İntegral ve türev ne demekti? Bir hafta boyunca bunların sözlük anlamlarını araştırdım. Yeteri kadar kaynak yok ve ben 12 Eylül darbesi sonrası  alınan 50 bin liralık peşin verginin kurbanı olarak, gün geçtikte yoksullaşan bir babanın çocuğu olarak dershaneye de gidemiyordum.

ÖSS’den çok yüksek puan almama rağmen ÖYS istediğim gibi geçmemişti. Üniversite sınavının sonucu, o yıl soruları TÜBİTAK’ın hazırlamasına ve soruların zorluğundan dolayı yüksek katsayı avantajıyla yüksek matematik puanı almama rağmen tıp fakültelerinden birine yerleşemedim. 

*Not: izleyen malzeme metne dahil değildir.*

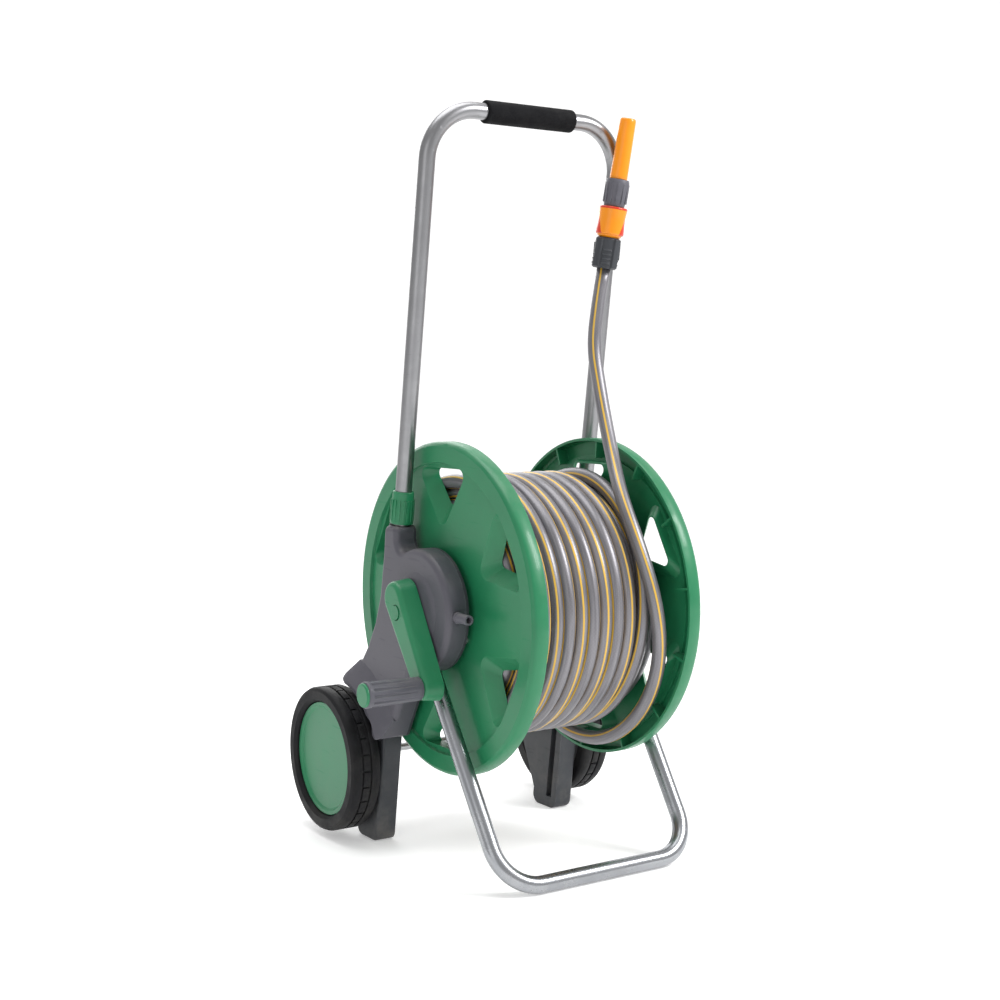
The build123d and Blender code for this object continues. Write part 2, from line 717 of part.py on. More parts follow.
save(ring(pin_centre, -grip_end + grip_cap_thickness + 1, -crank_inner - 3, pin_radius, 0),
     "crank_pin")

with BuildPart() as crank_grip:
    add(turned([
        (-grip_start, pin_radius + running),
        (-grip_start, crank_grip_radius),
        (-grip_end + grip_cap_thickness, crank_grip_radius + 1.5),
        (-grip_end + grip_cap_thickness, pin_radius + running),
    ], pin_centre))
    flute_length = crank_grip_length - 14
    with Locations(section(-(grip_start + grip_end) / 2, *pin_centre[1:]).location):
        with PolarLocations(crank_grip_radius + 1.6, flute_count):
            Cylinder(1.8, flute_length, mode=Mode.SUBTRACT)
    rims = crank_grip.edges().filter_by(GeomType.CIRCLE).sort_by(SortBy.RADIUS)[-2:]
    chamfer(rims, length=1)
save(crank_grip.part, "crank_grip")
with BuildPart() as grip_end_cap:
    add(ring(pin_centre, -grip_end, -grip_end + grip_cap_thickness, crank_grip_radius, 0))
    fillet(grip_end_cap.edges().group_by(Axis.X)[0], radius=grip_cap_thickness * 0.6)
save(grip_end_cap.part, "grip_end_cap")

# ---- wheels --------------------------------------------------------------------------------
shoulder = 5.0
tyre_outline = [
    (-tyre_inner, tyre_seat + 4), (-tyre_inner, tyre_radius - shoulder),
    (-tyre_inner - 1.5, tyre_radius - 1.6), (-tyre_inner - shoulder, tyre_radius),
    (-tyre_outer + shoulder, tyre_radius), (-tyre_outer + 1.5, tyre_radius - 1.6),
    (-tyre_outer, tyre_radius - shoulder), (-tyre_outer, hub_disc_radius + 4),
    (-tyre_outer + 4, hub_disc_radius + 0.5), (-disc_outer, hub_disc_radius + 0.4),
    (-disc_outer + disc_thickness, hub_disc_radius + 0.4), (-disc_outer + disc_thickness, tyre_seat),
    (-tyre_inner - 4, tyre_seat),
]
with BuildPart() as left_tyre:
    add(turned(tyre_outline, wheel_centre))
    for x in (-tyre_inner - tyre_width * 0.36, -tyre_inner - tyre_width * 0.64):
        add(ring(wheel_centre, x - 1.2, x + 1.2, 2 * tyre_radius, tyre_radius - 2),
            mode=Mode.SUBTRACT)
    with Locations(section(-tyre_inner - tyre_width / 2, wheel_y, wheel_z).location):
        with PolarLocations(tyre_radius, tread_blocks):
            Box(4, 2.4, tyre_width * 0.28, mode=Mode.SUBTRACT)
save_pair(left_tyre.part, "tyre")

rim_face = -disc_outer + disc_thickness
left_rim = turned([
    (-tyre_inner, axle_radius + running), (-tyre_inner, 12), (-rim_web + rim_wall, 14),
    (-rim_web + rim_wall, tyre_seat - rim_wall), (-tyre_inner - 3, tyre_seat - rim_wall),
    (-tyre_inner - 3, tyre_seat + 1), (-tyre_inner - 4, tyre_seat), (rim_face, tyre_seat),
    (rim_face, tyre_seat - rim_wall), (-rim_web, tyre_seat - rim_wall), (-rim_web, 12),
    (-rim_web - 2, axle_radius + 4), (-rim_web - 2, axle_radius + running),
], wheel_centre)
save_pair(left_rim, "rim")

left_axle_nut = ring(
    wheel_centre, -axle_reach + free, -rim_web - 2 - free, axle_nut_radius, axle_radius
)
save_pair(left_axle_nut, "axle_nut")

with BuildPart() as left_hub_disc:
    add(turned([
        (-disc_outer, 0), (-disc_outer, hub_disc_radius - 8), (-disc_outer - 2.2, hub_disc_radius - 5),
        (-disc_outer - 2.2, hub_disc_radius - 1), (-disc_outer, hub_disc_radius),
        (rim_face, hub_disc_radius), (rim_face, tyre_seat - rim_wall),
        (rim_face + 6, tyre_seat - rim_wall), (rim_face + 6, tyre_seat - rim_wall - 2),
        (rim_face, tyre_seat - rim_wall - 2), (rim_face, 0),
    ], wheel_centre))
save_pair(left_hub_disc.part, "hub_disc")

# ---- hose-end fittings, on their own leaning axis ------------------------------------------
fitting_axis = Vector(*fitting_lean).normalized()


def fitting_plane(distance):
    """Plane square to the fittings' axis, at a distance from the hose's end."""
    return Plane(origin=Vector(*fitting_foot) + fitting_axis * distance, z_dir=fitting_axis)


def fitting(steps):
    """Turned fitting: (distance, radius) points along the fittings' axis, hollow for water."""
    inner = [(steps[-1][0], inlet_bore + 1), (steps[0][0], inlet_bore + 1)]
    with BuildPart() as piece:
        with BuildSketch(Plane.XZ):
            with BuildLine():
                Polyline(*[(r, d) for d, r in steps + inner], close=True)
            make_face()
        revolve(axis=Axis.Z)
    return piece.part


body_start = nut_length
collar_start = body_start + body_length
barrel_start = collar_start + collar_length
with BuildPart() as connector_nut:
    add(fitting([(0, nut_radius - 3), (2, nut_radius - 1), (nut_length - 4, nut_radius),
                 (nut_length, nut_radius - 2)]))
    with PolarLocations(nut_radius - 0.5, nut_ribs):
        with Locations((0, 0, nut_length * 0.55)):
            Box(3.2, 3.4, nut_length * 0.7)
save(connector_nut.part.moved(fitting_plane(0).location), "connector_nut")

sleeve_start = body_start + 6
sleeve_end = collar_start - 4
connector_body = fitting([
    (body_start, body_radius - 3), (body_start + 2, body_radius), (collar_start - 2, body_radius),
    (collar_start, body_radius - 3),
])
save(connector_body.moved(fitting_plane(0).location), "connector_body")
with BuildPart() as release_sleeve:
    with BuildSketch(Plane.XZ):
        with BuildLine():
            Polyline(
                (body_radius + free, sleeve_start), (body_radius + 1.6, sleeve_start),
                (body_radius + 3, sleeve_start + 8), (body_radius + 2, (sleeve_start + sleeve_end) / 2),
                (body_radius + 3, sleeve_end - 6), (body_radius + 1.6, sleeve_end),
                (body_radius + free, sleeve_end), close=True,
            )
        make_face()
    revolve(axis=Axis.Z)
save(release_sleeve.part.moved(fitting_plane(0).location), "release_sleeve")

with BuildPart() as nozzle_collar:
    add(fitting([(collar_start, 12), (collar_start + 4, 12.8), (barrel_start - 4, 14),
                 (barrel_start, 13)]))
    with PolarLocations(13.2, nut_ribs + 4):
        with Locations((0, 0, collar_start + collar_length / 2)):
            Box(2.4, 2.0, collar_length * 0.7)
save(nozzle_collar.part.moved(fitting_plane(0).location), "nozzle_collar")

barrel_foot = barrel_start + free
nozzle_barrel = fitting([
    (barrel_foot, barrel_radius + 0.9), (barrel_foot + barrel_length - 2, barrel_radius),
    (barrel_foot + barrel_length, barrel_radius - 1),
])
save(nozzle_barrel.moved(fitting_plane(0).location), "nozzle_barrel")

# ---- clip that holds the hose-end fittings on the right post -------------------------------
clip_z = fitting_foot[2] + clip_rise
clip_post = Vector(-on_post(clip_z)[0], on_post(clip_z)[1], clip_z)
clip_nut = Vector(*fitting_foot) + fitting_axis * ((clip_z - fitting_foot[2]) / fitting_axis.Z)
half_clip = Vector(*post_up) * (clip_height / 2)
between = clip_post - clip_nut
with BuildPart() as nozzle_clip:
    add(rod(clip_post - half_clip, clip_post + half_clip, tube_radius + 3))
    add(rod(clip_nut - half_clip, clip_nut + half_clip, nut_radius + 4.5))
    with BuildSketch(Plane(origin=clip_nut, x_dir=between, z_dir=post_up)):
        with Locations((-nut_radius * 0.9, 0)):
            Rectangle(nut_radius * 2.4, 4 * nut_radius)
    extrude(amount=clip_height, both=True, mode=Mode.SUBTRACT)
    add(rod(clip_post - half_clip * 2, clip_post + half_clip * 2, tube_radius), mode=Mode.SUBTRACT)
    nut_clear = nut_radius + 1.4 + free
    add(rod(clip_nut - fitting_axis * clip_height, clip_nut + fitting_axis * clip_height, nut_clear),
        mode=Mode.SUBTRACT)
save(nozzle_clip.part, "nozzle_clip")

# ---- hose: the winding, and the free end that hangs below it and rises to the fittings ------
last_layer = coil_radius - hose_diameter
last_turn = -coil_reach + (turns_per_layer - 1) * hose_pitch
with BuildPart() as hose_coil:
    add(turned([
        (-coil_reach, coil_inner), (-coil_reach, coil_radius), (last_turn, coil_radius),
        (last_turn, last_layer), (coil_reach, last_layer), (coil_reach, coil_inner),
    ], reel_centre))
save(hose_coil.part, "hose_coil")

hose_route = [                # from the right flange's outer face and the reel's axis
    (-28, 139, 50), (-28, 156, -1), (-28, 154, -55), (-28, 131, -108), (-28, 87, -148),
    (-28, 28, -171), (-28, -36, -171), (-28, -94, -144), (-31, -140, -97), (-37, -163, -42),
    (-47, -165, 16), (-57, -147, 75), (-53, -109, 128), (-34.3, -70, 165), (-24.3, -42, 208),
    (-18, -20, 253), (-15.5, -5, 298),
]
hose_end = Vector(*fitting_foot)
corners = [Vector(rim_outer + x, y, reel_height + z) for x, y, z in hose_route]
corners += [hose_end - fitting_axis * straight_end, hose_end]
radii = []
for before, corner, after in zip(corners, corners[1:], corners[2:]):
    turn = (corner - before).get_angle(after - corner)
    shorter = min((corner - before).length, (after - corner).length)
    radii.append(0.45 * shorter / math.tan(math.radians(turn / 2)))
print("hose bend radii", [round(r) for r in radii])
with BuildPart() as hose_free:
    with BuildLine() as hose_line:
        FilletPolyline(*corners, radius=radii)
    with BuildSketch(Plane(origin=hose_line.line @ 0, z_dir=hose_line.line % 0)):
        Circle(hose_radius)
    sweep()
hose_length = sum(edge.length for edge in hose_line.line.edges())
print("free hose", round(hose_length), "tube volume over section times length",
      hose_free.part.volume / (math.pi * hose_radius**2 * hose_length))
save(hose_free.part, "hose_free")
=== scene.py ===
import math

import bpy
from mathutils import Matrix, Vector


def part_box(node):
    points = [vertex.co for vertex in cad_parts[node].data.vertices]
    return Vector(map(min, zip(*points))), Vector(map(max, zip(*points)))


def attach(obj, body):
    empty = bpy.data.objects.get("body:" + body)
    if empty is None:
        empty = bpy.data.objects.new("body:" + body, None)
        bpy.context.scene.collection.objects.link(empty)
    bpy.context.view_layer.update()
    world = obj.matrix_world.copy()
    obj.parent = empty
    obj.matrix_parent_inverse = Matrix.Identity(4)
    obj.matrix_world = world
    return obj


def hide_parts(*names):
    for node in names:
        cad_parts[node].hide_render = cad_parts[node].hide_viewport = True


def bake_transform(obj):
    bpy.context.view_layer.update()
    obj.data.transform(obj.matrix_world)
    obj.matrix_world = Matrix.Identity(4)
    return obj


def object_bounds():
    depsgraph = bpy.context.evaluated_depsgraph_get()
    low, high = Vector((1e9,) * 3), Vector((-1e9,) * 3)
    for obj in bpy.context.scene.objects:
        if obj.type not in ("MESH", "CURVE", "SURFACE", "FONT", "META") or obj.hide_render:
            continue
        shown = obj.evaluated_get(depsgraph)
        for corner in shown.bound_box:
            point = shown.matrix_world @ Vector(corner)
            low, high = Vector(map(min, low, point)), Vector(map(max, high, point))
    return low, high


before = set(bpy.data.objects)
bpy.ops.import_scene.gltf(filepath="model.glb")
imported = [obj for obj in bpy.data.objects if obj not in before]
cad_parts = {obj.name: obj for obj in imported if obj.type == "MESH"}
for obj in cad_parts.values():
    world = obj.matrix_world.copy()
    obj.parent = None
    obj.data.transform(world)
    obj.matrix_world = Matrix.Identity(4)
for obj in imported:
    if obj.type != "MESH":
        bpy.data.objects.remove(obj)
cad_low, cad_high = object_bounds()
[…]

Ertesi yıl dershaneye gitme umudum olmadığından o yıl kazandığım bir bölüme yerleştim. İstanbul'daki Hava Harp Okulu'ndan gelen davetiyeye de ilgiyle bakmış ve öğrenci işlerine mektup yazmıştım. Bizi alıyor musunuz diye... Gelen cevapta başka alanlarda başarılar diliyorlardı bana. Sakıncalıydık nedense...

Sınava girmeden önce tercih yapıyorduk. Ve nereye yerleşeceğimiz artık bizim kontrolümüzde değildi. Bu yüzden o kadar çok insan istemediği bölümlere yerleşmek zorunda kalarak hayâllerine veda etti ki…

Sonradan anladık ki; bu sistem ÖSYM’nin dilediği adamları dilediği yerlere yerleştirmeleri için yıllardır uyguladığı bir sistem. Mesela Boğaziçi üniversitesini hep zengin çocukları kazanıyordu; arada birkaç tane de yüksek puan alan öğrenciler. Beyazların çocukları içinmiş dediler daha sonra.

Şimdi tam tersine puan belli oluyor, sonra tercih yapıyor gençler; çok şanslılar aslında. Ama bu kadar çok kaynağa ve fırsata rağmen elde ettikleri başarı maalesef üzüntü verici.

Sonraki yıllarda öylesine girdiğim sınavlardan birinde İ.Ü.Veterinerlik, diğerinde de İ.Ü.İktisat Fakültelerini kazanmama rağmen gitmedim, mecburen ilk yıl kazandığım bölüme devam ettim.

Bir de yazarlık dikkatimi çekmişti. İlk metinlerim sosyolojik analizlerdi. Atari salonlarına gidiyordum, oyun oynuyordum. Orada da gözlem yapıp yazıyordum. Kıraathâne dedikleri, bir kısmında okey, kağıt oyunları oynanan, diğer kısmında bilardo masası bulunan, bir kenarında da iki veya üç atari makinesi bulunan bir yerdi. Orada gördüğüm davranışları, küfürlü konuşmaları ve ahlakı irdeliyordum. O metinler hâlen durur; yaş 13-14.

Kitaplar en iyi dostlarımdı. Dikkatimi dağıtır ve toplarlardı. Ama her seferinde büyüyen bir ilk damla, ilk tohum ekimi gibi. Her şey o dikkate bağlı olarak gelişir ve sonradan sönerdi. Kitap okuma ve yazma bende hiç sönmedi. Hayatın zikzaklarında hep kitap okudum ve yazılar yazdım. 

Filipinler’in Mindanao adasındaki Moro müslümanlarının direnişlerine bakardım, Filistin’e, Eritre ve Afgan mücahitlerine. Hasan Nail Canat bizi alır götürürdü sarp, geçilmez Afgan dağlarına.

Bazen Conan Doyle’den Sherlock Holmes, bazen Ian Fleming’ten James Bond, bazen de Agatha Christie, bazen de Aleksandre Dumas çekip alır, götürürdü beni uzaklara.

Şimdi dikkatim yine dünyaya odaklı. Yakından uzağa doğru, halka halka yürüyorum. Babamın benden istediğini yapmaya çalışıyorum, bir vâiz ya da müftü olarak değil, bir yazar olarak.

Harflerin dizlerine yüklediğim enerji, çocukluk hayâllerimden besleniyor biraz da. O yüzden teğelliyorum hatırâlarımı. Kim bilir; belki de terzilik yapıyorumdur yine… tasarlıyor, kesiyor biçiyor ve giyiyor, giydiriyorumdur… Hem babam hem ben, benden ne istemişsek onu yapıyorumdur.